Energy stocks gained. Marathon Oil Corp. rose $1.26, or 4.3 percent, to $30.50, while XTO Energy Inc. rose $1.29, or 3.1 percent, to $42.46.

Investors are keenly focused on indicators for the housing market, which analysts say must find a bottom before the broader economy can recover. Home builder stocks fell after the reports on housing and as the prospect of higher interest rates stirred worries that already weak demand will worsen.

Toll Brothers Inc. fell 76 cents, or 4.2 percent, to $17.26, while Beazer Homes USA Inc. fell 16 cents, or 6.3 percent, to $2.41.
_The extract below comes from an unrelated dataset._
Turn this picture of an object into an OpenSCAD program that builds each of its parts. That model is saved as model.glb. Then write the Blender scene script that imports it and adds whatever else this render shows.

While many investors are betting the economy will rebound later this year, companies across various industries are still hurting.

Procter & Gamble fell 54 cents to $51.23 after the consumer products maker issued a disappointing profit forecast, while Costco Wholesale Corp. fell 96 cents, or 2 percent, to $47.87 after its most recent quarterly profit sank 29 percent.

In other trading, the Russell 2000 index of smaller companies fell 4.78, or 1 percent, to 485.08.

Advancing stocks narrowly outpaced those that fell on the New York Stock Exchange, where volume came to 557.8 million shares, compared with 499.8 million shares traded at the same time Wednesday.

The dollar was mixed against other major currencies. Gold prices rose.

Overseas, Japan’s Nikkei stock average edged up 0.1 percent. In afternoon trading, Britain’s FTSE 100 fell 0.7 percent, Germany’s DAX index fell 1.4 percent, and France’s CAC-40 slid 0.8 percent.